Prefeitura e Câmara refletem, assim, um modelo de governança atrasado, provinciano, muito aquém do que vigorara décadas atrás. Longe de ser uma cidade de vanguarda, São José dos Campos pode vir a incorporar elementos urbanísticos do que há de mais atrasado na cena mundial.

A seguir, apresento algumas dos problemas associados à nova Lei de Parcelamento, Uso e Ocupação do Solo (ou simplesmente Lei de Zoneamento), promulgada em 2019. De antemão, esta aumenta a vulnerabilidade climática do município, expondo a risco os cidadãos, pois:
  • Permite a redução significativa de remanescentes de vegetação de Cerrado no município, ao retirar o caráter de Zona de Proteção Ambiental destas áreas;
  • Permite a redução do caráter de proteção de áreas fundamentais para a recarga de aquíferos no município e na bacia do rio Paraíba do Sul;
  • Reduz sensivelmente a resiliência do município, e da região, frente a possíveis cenários de extremos climáticos, que podem se apresentar como secas críticas até chuvas intensas, e aumento de temperatura, ao permitir a redução de áreas verdes no núcleo urbano consolidado, com aumento dos coeficientes de impermeabilização nestas zonas.
É importante ressaltar que o Plano Diretor de Desenvolvimento Integrado (PDDI) do município, recentemente aprovado (Lei Complementar 612, de 30/11/2018), privilegiou a verticalização, permitida a partir da adoção de coeficientes máximos de aproveitamento) e o adensamento ainda maior de áreas cuja ocupação está consolidada, em detrimento de manutenção e criação de áreas verdes e espaços livres de ocupação, que garantiriam maior resiliência da cidade à fenômenos climáticos extremos, amortização da poluição atmosférica e também maior qualidade de vida à população. A carência destes elementos no PDDI amplia a importância da Lei de Zoneamento (Lei de Parcelamento, Uso e Ocupação do Solo - LPUOS) para a proteção de áreas relevantes para a qualidade de vida e resiliência da cidade.

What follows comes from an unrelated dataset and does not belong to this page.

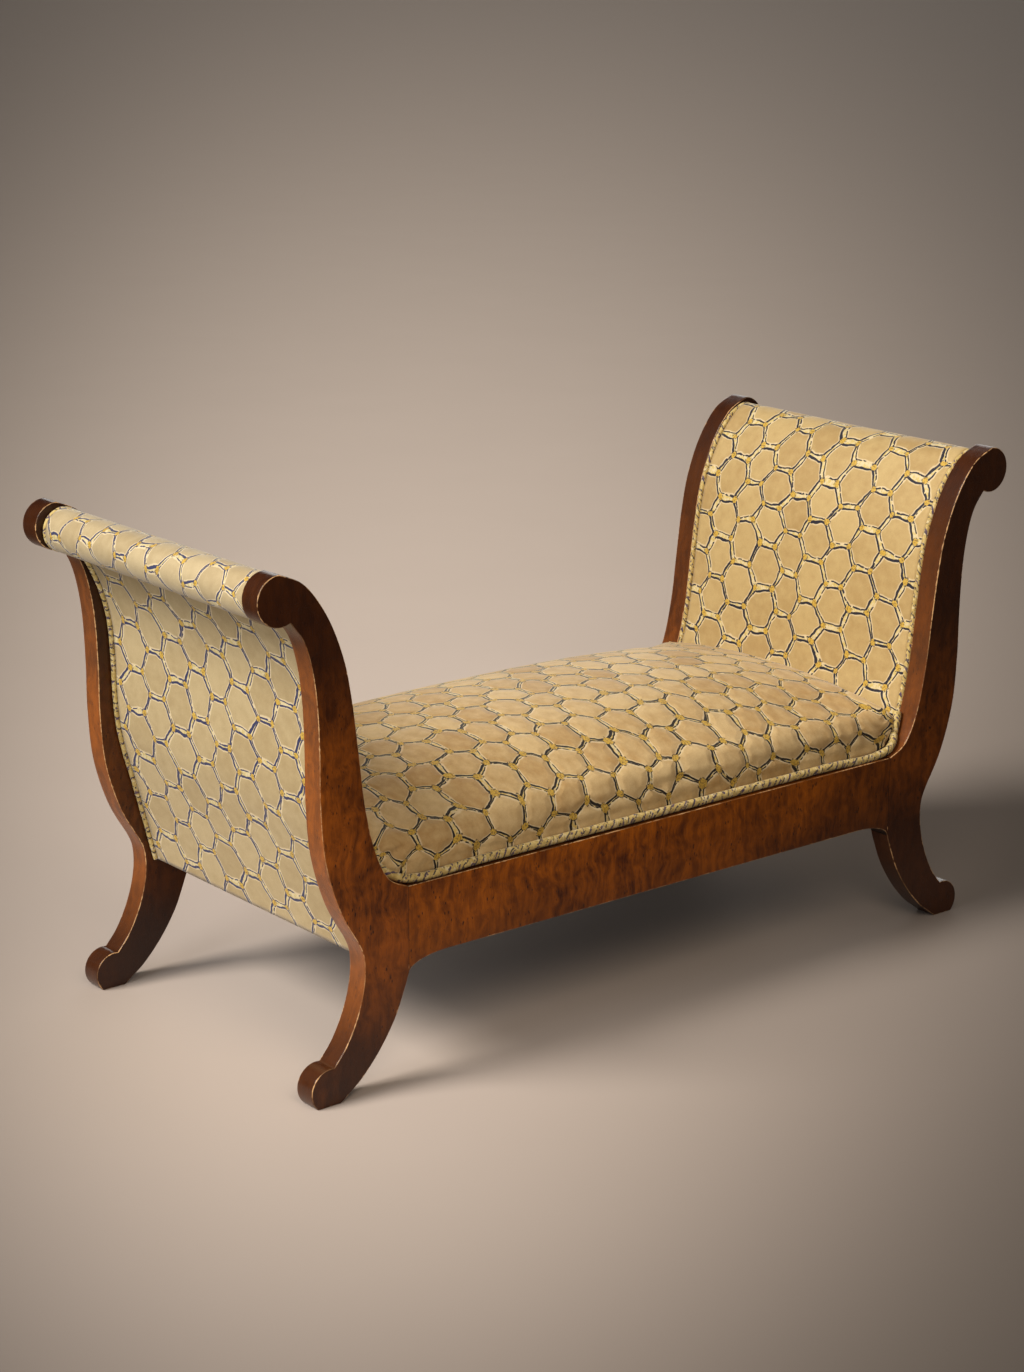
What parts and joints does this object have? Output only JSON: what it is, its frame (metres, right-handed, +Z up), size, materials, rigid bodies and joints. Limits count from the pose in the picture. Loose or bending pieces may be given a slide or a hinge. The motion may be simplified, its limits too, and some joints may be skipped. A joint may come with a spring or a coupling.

Em síntese, a LPUOS determinou perdas urbanísticas importantes para a sustentabilidade, permitindo, dentre outros, a redução da área mínima de diversas categorias de loteamentos, o que aumenta o parcelamento e reduz as áreas verdes, além de alterar significativamente a proteção ambiental no município. 

No que diz respeito às Zonas de Proteção Ambiental, ZPA1 e ZPA2, estas representam um dos principais elementos de interface ambiental na Lei de Zoneamento e garantem, minimamente, a conservação ambiental em áreas consideradas importantes e estratégicas para o município, especialmente quando localizadas em área urbana consolidada ou em consolidação.

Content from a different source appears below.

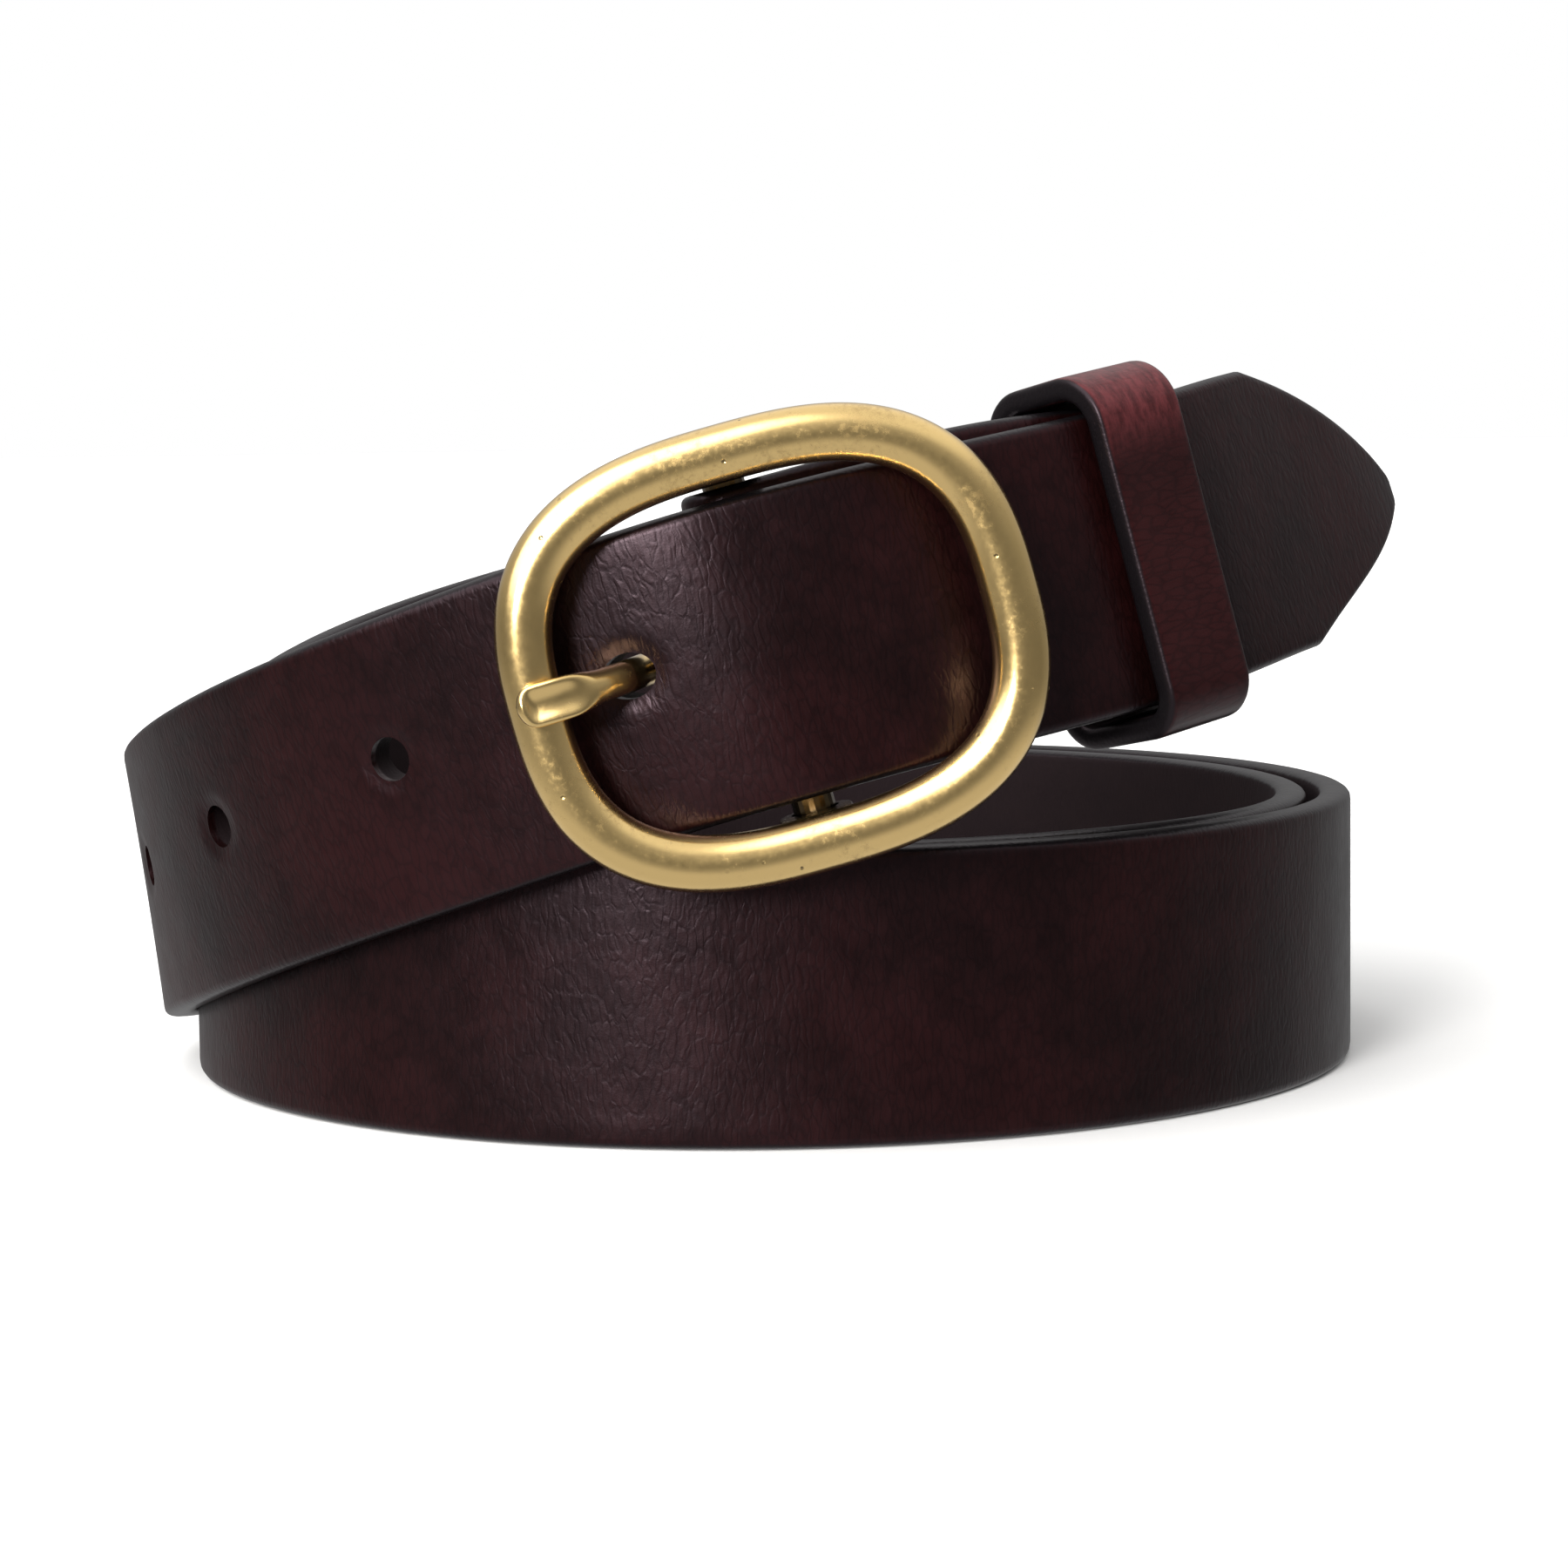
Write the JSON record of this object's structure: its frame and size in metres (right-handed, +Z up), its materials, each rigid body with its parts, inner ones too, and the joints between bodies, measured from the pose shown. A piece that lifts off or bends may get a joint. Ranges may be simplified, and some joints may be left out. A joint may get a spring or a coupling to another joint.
{
  "type": "leather belt",
  "caption": "Gentlemen's dress belt of burgundy brown leather, buckled through its brass frame buckle and wound into a coil that stands on its edge.",
  "frame": {"origin": "middle of the bounding box, on the surface that the coil stands on", "axes": "+Z up across the strap's width, -Y towards the buckle and its viewer, +X to the viewer's right, towards which the belt's tapered end points"},
  "size_m": [0.1324, 0.1395, 0.0725],
  "materials": {
    "strap_leather": "smooth aniline leather with a satin sheen and burnished edges",
    "keeper_leather": "smooth oxblood leather with a dark cut edge",
    "brass": "antique satin with small worn patches",
    "steel": "bright drawn wire"
  },
  "bodies": {
    "belt": {"strap": "strap_leather", "screw_post_1": "brass", "fold_screw_1": "brass", "screw_post_2": "brass", "fold_screw_2": "brass"},
    "buckle": {"buckle_frame": "brass", "centre_bar": "brass"},
    "prong": {"prong": "brass"},
    "keeper": {"keeper": "keeper_leather", "keeper_staple": "steel"}
  },
  "joints": [
    {"name": "buckle_swing", "type": "hinge", "parent": "belt", "child": "buckle", "pos_m": [0.00208, -0.05448, 0.04678], "axis": [-0.2583, 0.0009, 0.9661], "range_deg": [-1.2, 1.2]},
    {"name": "prong_swing", "type": "hinge", "parent": "buckle", "child": "prong", "pos_m": [0.00208, -0.05448, 0.04678], "axis": [-0.2583, 0.0009, 0.9661], "range_deg": [0, 2.5]},
    {"name": "keeper_slide", "type": "slide", "parent": "belt", "child": "keeper", "axis": [-0.7687, -0.616, -0.1722], "range_m": [-0.0025, 0.0025]}
  ]
}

A nova Lei de Zoneamento simplesmente SUPRIMIU estas áreas das partes mais sensíveis do tecido urbano, substituindo-as por ZPE (Zona de Planejamento Específico) e ZUPI (Zona de Uso Predominante Industrial). É uma área equivalente a mais de 1.000 campos de futebol, antes destinada à proteção ambiental, agora sujeita a novos loteamentos residenciais e industriais, como ilustrado na Figura 1.

Figura 1. ZPAs na versão anterior (esquerda) e atual (direita). Circuladas (em vermelho) as áreas suprimidas na região sul e sudeste da cidade.

A conservação destas áreas é necessária, seja por seus atributos biológicos (remanescentes de Cerrado), seja por atributos físicos e geológicos (adensamento de fraturas e recarga de aquíferos), seja por aspectos paisagísticos, seja por questões associadas à saúde pública e à resiliência da cidade. 

Nos planos urbanísticos de cidades mais avançadas, as soluções baseadas na natureza, por vezes chamada de infraestrutura verde, são peças chave para a qualidade de vida e a resiliência climática. Atualmente estamos perdendo tal capacidade, justamente por desconfigurar parte importante desta rede natural, que poderá nos fazer falta num futuro próximo. Somem-se a isso uma desastrada gestão da arborização urbana e a completa ausência de investimentos em mobilidade urbana sustentável (aqui ainda se privilegia o transporte individual motorizado), dentre outros fatores, e percebe-se o quão involuímos no quesito sustentabilidade.

Assim se consolida o paradoxo da falsa modernidade da gestão municipal joseense: apoiada em uma verve tecnológica (e “moderna”), a propaganda governamental esconde o que há de mais atrasado no plano urbanístico e de sustentabilidade. Importa mais colocar a cidade à venda, em detrimento de torná-la uma cidade voltada para a qualidade de vida, com inclusão e sustentabilidade.